> _Task requirements_: Every line below must be reproduced exactly. Copy them all.

Scripts that build objects
· · · ·

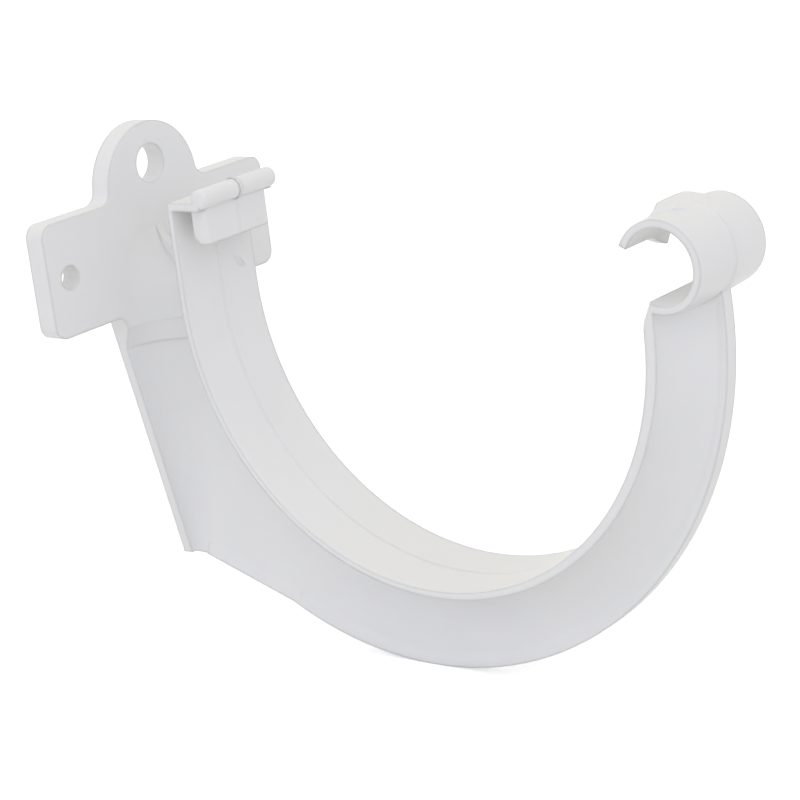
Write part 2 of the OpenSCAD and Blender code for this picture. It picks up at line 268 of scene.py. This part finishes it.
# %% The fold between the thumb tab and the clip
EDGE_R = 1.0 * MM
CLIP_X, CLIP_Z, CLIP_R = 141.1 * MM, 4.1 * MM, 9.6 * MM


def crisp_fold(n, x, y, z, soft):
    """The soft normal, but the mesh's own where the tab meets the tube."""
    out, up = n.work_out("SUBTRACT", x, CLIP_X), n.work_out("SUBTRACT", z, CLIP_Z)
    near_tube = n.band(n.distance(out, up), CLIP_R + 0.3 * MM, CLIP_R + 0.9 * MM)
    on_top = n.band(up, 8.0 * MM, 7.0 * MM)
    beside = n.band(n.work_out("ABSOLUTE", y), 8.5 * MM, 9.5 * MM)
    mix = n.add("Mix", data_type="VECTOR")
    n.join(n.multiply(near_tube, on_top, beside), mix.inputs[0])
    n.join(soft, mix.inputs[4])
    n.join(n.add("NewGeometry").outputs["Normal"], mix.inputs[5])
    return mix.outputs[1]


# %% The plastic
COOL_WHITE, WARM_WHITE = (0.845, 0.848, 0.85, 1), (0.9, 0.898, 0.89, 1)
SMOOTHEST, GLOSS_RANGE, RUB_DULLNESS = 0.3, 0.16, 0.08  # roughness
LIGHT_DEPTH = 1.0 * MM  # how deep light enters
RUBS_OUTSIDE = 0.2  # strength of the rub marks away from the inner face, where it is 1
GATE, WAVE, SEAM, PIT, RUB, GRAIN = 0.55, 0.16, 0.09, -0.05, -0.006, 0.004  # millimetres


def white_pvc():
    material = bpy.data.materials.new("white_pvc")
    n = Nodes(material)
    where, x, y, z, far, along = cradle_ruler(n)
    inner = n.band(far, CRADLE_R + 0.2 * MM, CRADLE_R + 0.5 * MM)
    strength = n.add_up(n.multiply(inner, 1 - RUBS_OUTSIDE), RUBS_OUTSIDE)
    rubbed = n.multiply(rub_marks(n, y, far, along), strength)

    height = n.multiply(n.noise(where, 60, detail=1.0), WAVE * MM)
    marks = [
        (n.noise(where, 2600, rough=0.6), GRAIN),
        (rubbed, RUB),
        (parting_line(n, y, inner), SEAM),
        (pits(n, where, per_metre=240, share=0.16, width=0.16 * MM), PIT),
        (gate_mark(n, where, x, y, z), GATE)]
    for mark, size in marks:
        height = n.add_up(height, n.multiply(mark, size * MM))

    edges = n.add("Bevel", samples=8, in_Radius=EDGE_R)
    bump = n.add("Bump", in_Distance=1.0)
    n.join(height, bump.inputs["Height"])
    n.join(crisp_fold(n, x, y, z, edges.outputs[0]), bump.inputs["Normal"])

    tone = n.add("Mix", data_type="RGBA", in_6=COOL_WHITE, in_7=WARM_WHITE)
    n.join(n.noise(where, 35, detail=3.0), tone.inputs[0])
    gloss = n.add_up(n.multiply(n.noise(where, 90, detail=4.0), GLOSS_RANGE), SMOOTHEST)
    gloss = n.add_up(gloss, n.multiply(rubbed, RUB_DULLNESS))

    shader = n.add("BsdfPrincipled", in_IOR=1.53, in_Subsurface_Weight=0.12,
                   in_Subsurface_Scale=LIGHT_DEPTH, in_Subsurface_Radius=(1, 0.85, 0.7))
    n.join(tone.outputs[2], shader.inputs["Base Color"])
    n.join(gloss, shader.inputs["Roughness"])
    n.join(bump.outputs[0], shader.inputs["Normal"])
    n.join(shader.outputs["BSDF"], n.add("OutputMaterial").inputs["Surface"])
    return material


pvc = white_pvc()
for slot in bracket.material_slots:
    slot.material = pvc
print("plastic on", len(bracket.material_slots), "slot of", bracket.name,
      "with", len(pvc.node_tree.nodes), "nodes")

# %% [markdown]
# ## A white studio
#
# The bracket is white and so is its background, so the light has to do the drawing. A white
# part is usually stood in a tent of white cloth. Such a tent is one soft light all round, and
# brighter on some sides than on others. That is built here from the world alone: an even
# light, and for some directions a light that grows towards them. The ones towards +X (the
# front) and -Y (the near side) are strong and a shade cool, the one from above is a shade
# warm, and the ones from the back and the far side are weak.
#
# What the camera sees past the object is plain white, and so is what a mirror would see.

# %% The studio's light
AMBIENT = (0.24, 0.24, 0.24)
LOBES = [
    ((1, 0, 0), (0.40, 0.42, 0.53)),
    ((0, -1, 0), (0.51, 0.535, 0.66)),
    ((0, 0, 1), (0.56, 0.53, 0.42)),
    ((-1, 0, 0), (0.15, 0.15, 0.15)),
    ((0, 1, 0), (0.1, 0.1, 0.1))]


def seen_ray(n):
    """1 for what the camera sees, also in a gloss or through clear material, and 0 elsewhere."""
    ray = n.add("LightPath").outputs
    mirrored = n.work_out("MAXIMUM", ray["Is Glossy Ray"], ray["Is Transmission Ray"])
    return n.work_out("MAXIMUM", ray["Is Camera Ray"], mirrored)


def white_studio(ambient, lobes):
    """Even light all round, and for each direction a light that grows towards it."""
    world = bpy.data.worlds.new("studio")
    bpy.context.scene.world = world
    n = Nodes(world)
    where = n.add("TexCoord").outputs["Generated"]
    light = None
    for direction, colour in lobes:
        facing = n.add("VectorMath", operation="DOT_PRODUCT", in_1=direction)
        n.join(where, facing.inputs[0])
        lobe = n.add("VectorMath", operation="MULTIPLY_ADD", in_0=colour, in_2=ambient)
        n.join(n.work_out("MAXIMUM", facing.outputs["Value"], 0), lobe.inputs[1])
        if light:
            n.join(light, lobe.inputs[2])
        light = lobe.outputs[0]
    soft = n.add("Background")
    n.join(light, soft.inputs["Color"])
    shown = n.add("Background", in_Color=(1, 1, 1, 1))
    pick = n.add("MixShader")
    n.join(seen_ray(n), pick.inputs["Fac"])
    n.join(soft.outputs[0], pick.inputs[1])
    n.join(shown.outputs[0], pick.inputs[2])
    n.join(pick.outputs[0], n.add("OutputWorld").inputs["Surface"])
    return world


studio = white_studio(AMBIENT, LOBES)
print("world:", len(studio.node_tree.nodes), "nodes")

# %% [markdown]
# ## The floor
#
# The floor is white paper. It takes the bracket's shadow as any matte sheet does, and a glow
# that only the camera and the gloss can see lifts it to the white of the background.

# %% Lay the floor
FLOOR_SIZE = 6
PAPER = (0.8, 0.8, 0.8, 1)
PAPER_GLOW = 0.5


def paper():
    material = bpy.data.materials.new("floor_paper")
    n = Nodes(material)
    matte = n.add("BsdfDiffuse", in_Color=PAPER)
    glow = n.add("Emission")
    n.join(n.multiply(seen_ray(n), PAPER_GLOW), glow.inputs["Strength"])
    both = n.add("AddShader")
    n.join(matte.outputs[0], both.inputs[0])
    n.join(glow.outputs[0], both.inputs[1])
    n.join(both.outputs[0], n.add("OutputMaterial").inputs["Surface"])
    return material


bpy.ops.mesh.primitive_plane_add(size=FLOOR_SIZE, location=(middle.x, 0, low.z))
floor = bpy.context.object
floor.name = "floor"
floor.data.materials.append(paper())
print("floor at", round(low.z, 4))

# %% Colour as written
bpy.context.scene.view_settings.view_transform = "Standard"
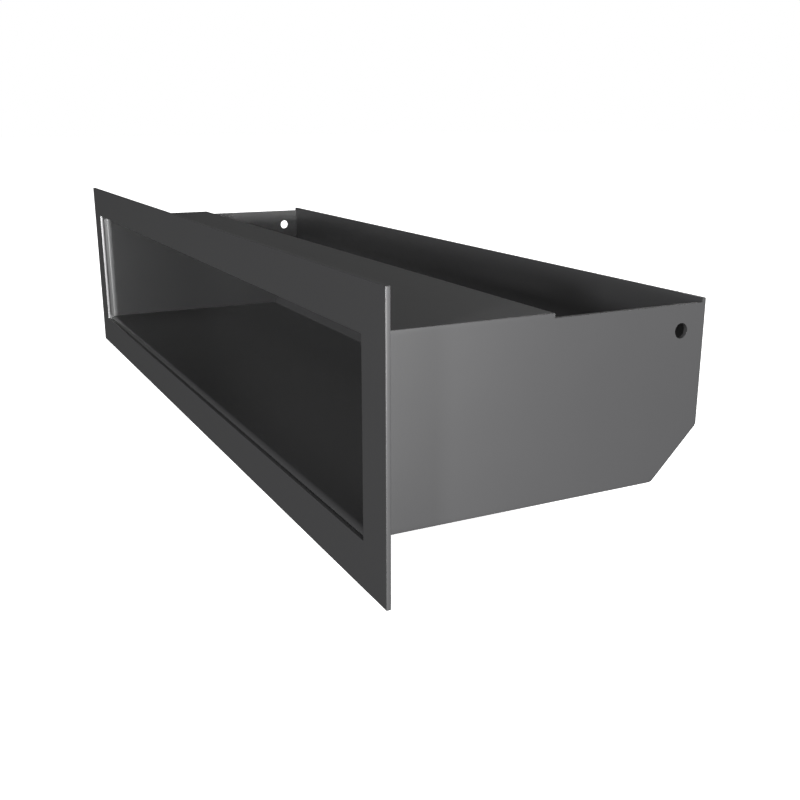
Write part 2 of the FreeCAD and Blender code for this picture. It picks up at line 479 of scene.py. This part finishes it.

· · · ·

> _Complete response_:
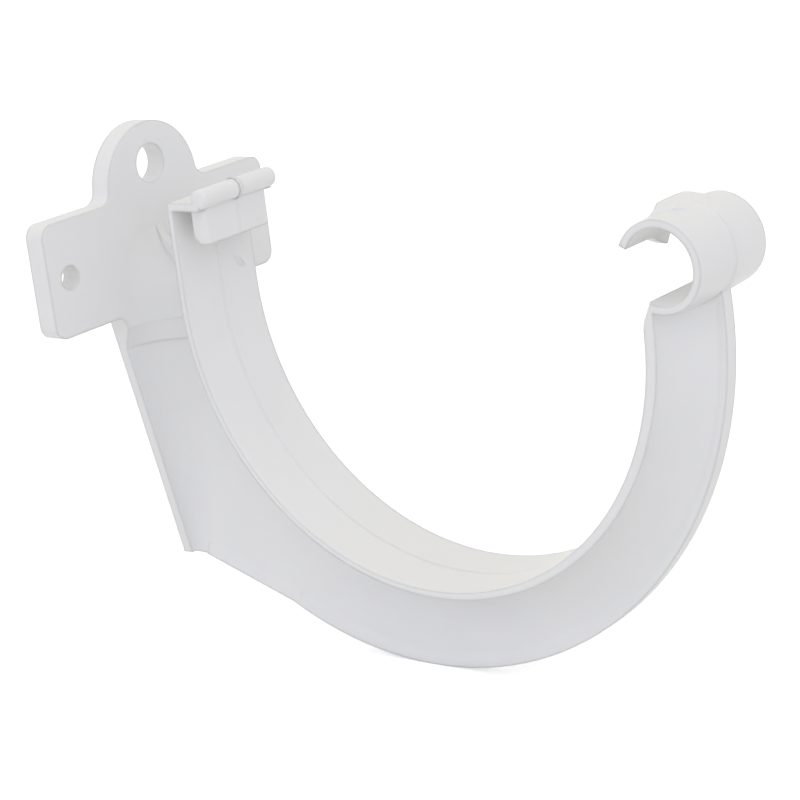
Write part 2 of the OpenSCAD and Blender code for this picture. It picks up at line 268 of scene.py. This part finishes it.
# %% The fold between the thumb tab and the clip
EDGE_R = 1.0 * MM
CLIP_X, CLIP_Z, CLIP_R = 141.1 * MM, 4.1 * MM, 9.6 * MM


def crisp_fold(n, x, y, z, soft):
    """The soft normal, but the mesh's own where the tab meets the tube."""
    out, up = n.work_out("SUBTRACT", x, CLIP_X), n.work_out("SUBTRACT", z, CLIP_Z)
    near_tube = n.band(n.distance(out, up), CLIP_R + 0.3 * MM, CLIP_R + 0.9 * MM)
    on_top = n.band(up, 8.0 * MM, 7.0 * MM)
    beside = n.band(n.work_out("ABSOLUTE", y), 8.5 * MM, 9.5 * MM)
    mix = n.add("Mix", data_type="VECTOR")
    n.join(n.multiply(near_tube, on_top, beside), mix.inputs[0])
    n.join(soft, mix.inputs[4])
    n.join(n.add("NewGeometry").outputs["Normal"], mix.inputs[5])
    return mix.outputs[1]


# %% The plastic
COOL_WHITE, WARM_WHITE = (0.845, 0.848, 0.85, 1), (0.9, 0.898, 0.89, 1)
SMOOTHEST, GLOSS_RANGE, RUB_DULLNESS = 0.3, 0.16, 0.08  # roughness
LIGHT_DEPTH = 1.0 * MM  # how deep light enters
RUBS_OUTSIDE = 0.2  # strength of the rub marks away from the inner face, where it is 1
GATE, WAVE, SEAM, PIT, RUB, GRAIN = 0.55, 0.16, 0.09, -0.05, -0.006, 0.004  # millimetres


def white_pvc():
    material = bpy.data.materials.new("white_pvc")
    n = Nodes(material)
    where, x, y, z, far, along = cradle_ruler(n)
    inner = n.band(far, CRADLE_R + 0.2 * MM, CRADLE_R + 0.5 * MM)
    strength = n.add_up(n.multiply(inner, 1 - RUBS_OUTSIDE), RUBS_OUTSIDE)
    rubbed = n.multiply(rub_marks(n, y, far, along), strength)

    height = n.multiply(n.noise(where, 60, detail=1.0), WAVE * MM)
    marks = [
        (n.noise(where, 2600, rough=0.6), GRAIN),
        (rubbed, RUB),
        (parting_line(n, y, inner), SEAM),
        (pits(n, where, per_metre=240, share=0.16, width=0.16 * MM), PIT),
        (gate_mark(n, where, x, y, z), GATE)]
    for mark, size in marks:
        height = n.add_up(height, n.multiply(mark, size * MM))

    edges = n.add("Bevel", samples=8, in_Radius=EDGE_R)
    bump = n.add("Bump", in_Distance=1.0)
    n.join(height, bump.inputs["Height"])
    n.join(crisp_fold(n, x, y, z, edges.outputs[0]), bump.inputs["Normal"])

    tone = n.add("Mix", data_type="RGBA", in_6=COOL_WHITE, in_7=WARM_WHITE)
    n.join(n.noise(where, 35, detail=3.0), tone.inputs[0])
    gloss = n.add_up(n.multiply(n.noise(where, 90, detail=4.0), GLOSS_RANGE), SMOOTHEST)
    gloss = n.add_up(gloss, n.multiply(rubbed, RUB_DULLNESS))

    shader = n.add("BsdfPrincipled", in_IOR=1.53, in_Subsurface_Weight=0.12,
                   in_Subsurface_Scale=LIGHT_DEPTH, in_Subsurface_Radius=(1, 0.85, 0.7))
    n.join(tone.outputs[2], shader.inputs["Base Color"])
    n.join(gloss, shader.inputs["Roughness"])
    n.join(bump.outputs[0], shader.inputs["Normal"])
    n.join(shader.outputs["BSDF"], n.add("OutputMaterial").inputs["Surface"])
    return material


pvc = white_pvc()
for slot in bracket.material_slots:
    slot.material = pvc
print("plastic on", len(bracket.material_slots), "slot of", bracket.name,
      "with", len(pvc.node_tree.nodes), "nodes")

# %% [markdown]
# ## A white studio
#
# The bracket is white and so is its background, so the light has to do the drawing. A white
# part is usually stood in a tent of white cloth. Such a tent is one soft light all round, and
# brighter on some sides than on others. That is built here from the world alone: an even
# light, and for some directions a light that grows towards them. The ones towards +X (the
# front) and -Y (the near side) are strong and a shade cool, the one from above is a shade
# warm, and the ones from the back and the far side are weak.
#
# What the camera sees past the object is plain white, and so is what a mirror would see.

# %% The studio's light
AMBIENT = (0.24, 0.24, 0.24)
LOBES = [
    ((1, 0, 0), (0.40, 0.42, 0.53)),
    ((0, -1, 0), (0.51, 0.535, 0.66)),
    ((0, 0, 1), (0.56, 0.53, 0.42)),
    ((-1, 0, 0), (0.15, 0.15, 0.15)),
    ((0, 1, 0), (0.1, 0.1, 0.1))]


def seen_ray(n):
    """1 for what the camera sees, also in a gloss or through clear material, and 0 elsewhere."""
    ray = n.add("LightPath").outputs
    mirrored = n.work_out("MAXIMUM", ray["Is Glossy Ray"], ray["Is Transmission Ray"])
    return n.work_out("MAXIMUM", ray["Is Camera Ray"], mirrored)


def white_studio(ambient, lobes):
    """Even light all round, and for each direction a light that grows towards it."""
    world = bpy.data.worlds.new("studio")
    bpy.context.scene.world = world
    n = Nodes(world)
    where = n.add("TexCoord").outputs["Generated"]
    light = None
    for direction, colour in lobes:
        facing = n.add("VectorMath", operation="DOT_PRODUCT", in_1=direction)
        n.join(where, facing.inputs[0])
        lobe = n.add("VectorMath", operation="MULTIPLY_ADD", in_0=colour, in_2=ambient)
        n.join(n.work_out("MAXIMUM", facing.outputs["Value"], 0), lobe.inputs[1])
        if light:
            n.join(light, lobe.inputs[2])
        light = lobe.outputs[0]
    soft = n.add("Background")
    n.join(light, soft.inputs["Color"])
    shown = n.add("Background", in_Color=(1, 1, 1, 1))
    pick = n.add("MixShader")
    n.join(seen_ray(n), pick.inputs["Fac"])
    n.join(soft.outputs[0], pick.inputs[1])
    n.join(shown.outputs[0], pick.inputs[2])
    n.join(pick.outputs[0], n.add("OutputWorld").inputs["Surface"])
    return world


studio = white_studio(AMBIENT, LOBES)
print("world:", len(studio.node_tree.nodes), "nodes")

# %% [markdown]
# ## The floor
#
# The floor is white paper. It takes the bracket's shadow as any matte sheet does, and a glow
# that only the camera and the gloss can see lifts it to the white of the background.

# %% Lay the floor
FLOOR_SIZE = 6
PAPER = (0.8, 0.8, 0.8, 1)
PAPER_GLOW = 0.5


def paper():
    material = bpy.data.materials.new("floor_paper")
    n = Nodes(material)
    matte = n.add("BsdfDiffuse", in_Color=PAPER)
    glow = n.add("Emission")
    n.join(n.multiply(seen_ray(n), PAPER_GLOW), glow.inputs["Strength"])
    both = n.add("AddShader")
    n.join(matte.outputs[0], both.inputs[0])
    n.join(glow.outputs[0], both.inputs[1])
    n.join(both.outputs[0], n.add("OutputMaterial").inputs["Surface"])
    return material


bpy.ops.mesh.primitive_plane_add(size=FLOOR_SIZE, location=(middle.x, 0, low.z))
floor = bpy.context.object
floor.name = "floor"
floor.data.materials.append(paper())
print("floor at", round(low.z, 4))

# %% Colour as written
bpy.context.scene.view_settings.view_transform = "Standard"
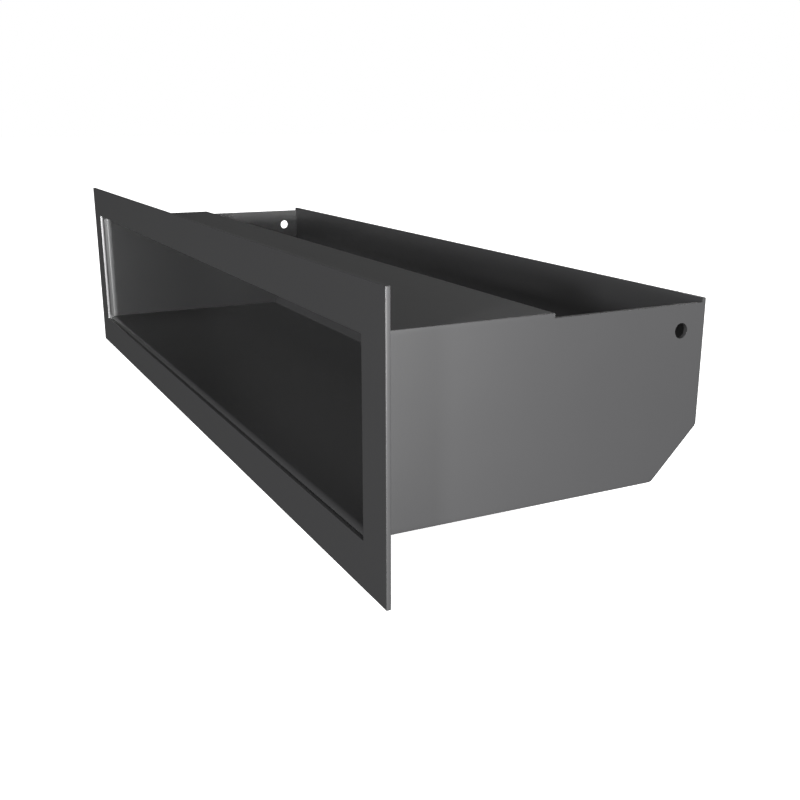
Write part 2 of the FreeCAD and Blender code for this picture. It picks up at line 479 of scene.py. This part finishes it.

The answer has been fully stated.